• EXERCISE AIM
Reproduce all of the listing below without alteration.

• COLLECTED MATERIAL
++++++++++++++++++++

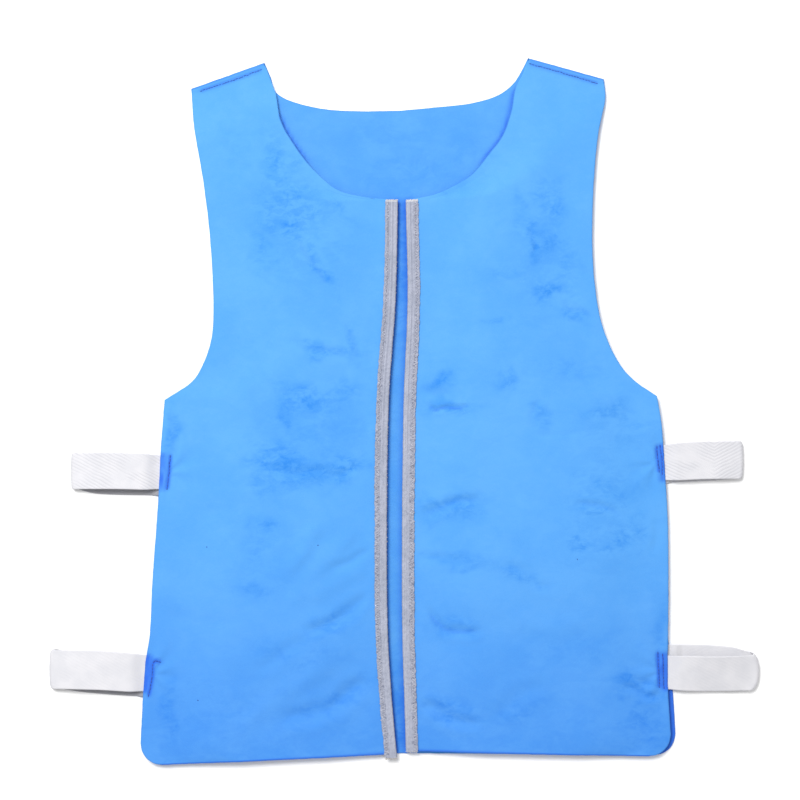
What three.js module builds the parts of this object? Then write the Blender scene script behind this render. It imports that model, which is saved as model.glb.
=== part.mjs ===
// A sleeveless cooling vest of soft chamois cloth, lying flat with its open front facing up.
// Two front panels lie over one back panel and are sewn to it at the shoulders. Grey tape binds the
// two centre front edges. Four elastic straps, each a folded loop, join front and back at the sides.
//
// Millimetres. +Z points up from the table, +Y to the neck, and +X to the right of someone who looks
// down on the vest. The origin is on the underside of the back panel, at the level of the armpits.
import * as THREE from "three";

// Cut of the panels
const SIDE_LENGTH = 336; // hem to armpit
const ARMHOLE_DEPTH = 287; // armpit to the outer end of the shoulder seam
const SHOULDER_SLOPE = 24; // the seam's neck end is this much higher than its outer end
const HALF_WIDTH = 250; // middle of the back to the side edge
const NECK_DEPTH = 127; // front neckline, below the neck end of the seam
const BACK_NECK_DEPTH = 44; // back neckline, below the neck end of the seam
const NECK_HALF_WIDTH = 125; // middle of the back to the neck end of the seam
const FRONT_HEM_LIFT = 10; // the hem is this much higher at the centre front than at the side
const HEM_CORNER = 20; // radius between hem and side edge
const BACK_TUCK = 2; // the back panel's edge hides this far inside the front panel's
const BACK_SHOW = 5; // at the right hem it shows this far outside instead

// Cloth, tape and straps
const CLOTH = 1.8;
const TAPE_WIDTH = 11.2;
const TAPE_THICKNESS = 0.8;
const TAPE_TAIL = 3; // what a tape may run past the hem
const CENTRE_GAP = 13.5; // widest distance between the two bound edges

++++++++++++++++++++

• RESPONSE TO THIS TASK
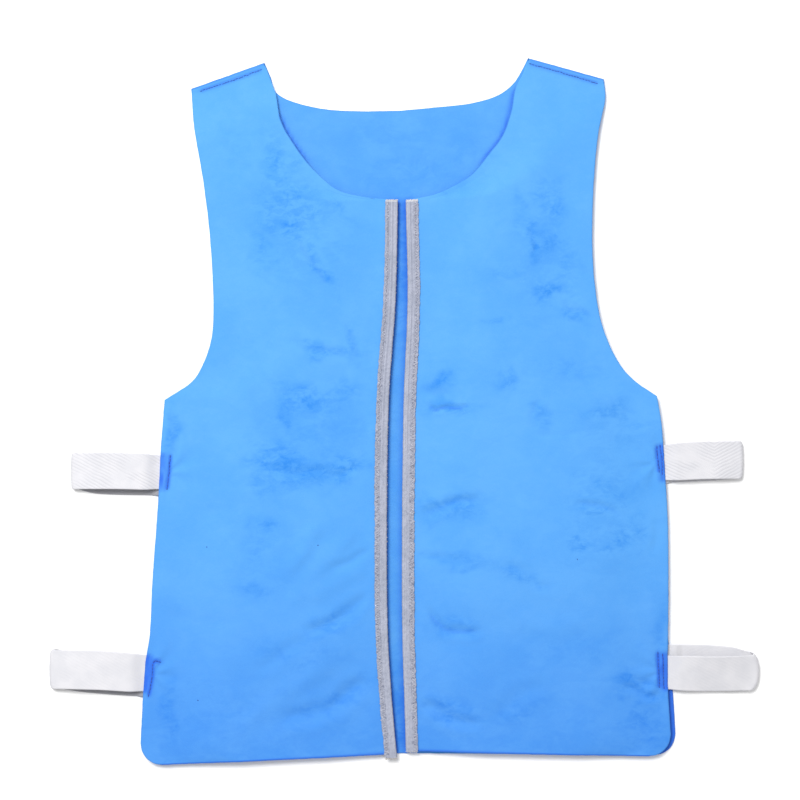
What three.js module builds the parts of this object? Then write the Blender scene script behind this render. It imports that model, which is saved as model.glb.
=== part.mjs ===
// A sleeveless cooling vest of soft chamois cloth, lying flat with its open front facing up.
// Two front panels lie over one back panel and are sewn to it at the shoulders. Grey tape binds the
// two centre front edges. Four elastic straps, each a folded loop, join front and back at the sides.
//
// Millimetres. +Z points up from the table, +Y to the neck, and +X to the right of someone who looks
// down on the vest. The origin is on the underside of the back panel, at the level of the armpits.
import * as THREE from "three";

// Cut of the panels
const SIDE_LENGTH = 336; // hem to armpit
const ARMHOLE_DEPTH = 287; // armpit to the outer end of the shoulder seam
const SHOULDER_SLOPE = 24; // the seam's neck end is this much higher than its outer end
const HALF_WIDTH = 250; // middle of the back to the side edge
const NECK_DEPTH = 127; // front neckline, below the neck end of the seam
const BACK_NECK_DEPTH = 44; // back neckline, below the neck end of the seam
const NECK_HALF_WIDTH = 125; // middle of the back to the neck end of the seam
const FRONT_HEM_LIFT = 10; // the hem is this much higher at the centre front than at the side
const HEM_CORNER = 20; // radius between hem and side edge
const BACK_TUCK = 2; // the back panel's edge hides this far inside the front panel's
const BACK_SHOW = 5; // at the right hem it shows this far outside instead

// Cloth, tape and straps
const CLOTH = 1.8;
const TAPE_WIDTH = 11.2;
const TAPE_THICKNESS = 0.8;
const TAPE_TAIL = 3; // what a tape may run past the hem
const CENTRE_GAP = 13.5; // widest distance between the two bound edges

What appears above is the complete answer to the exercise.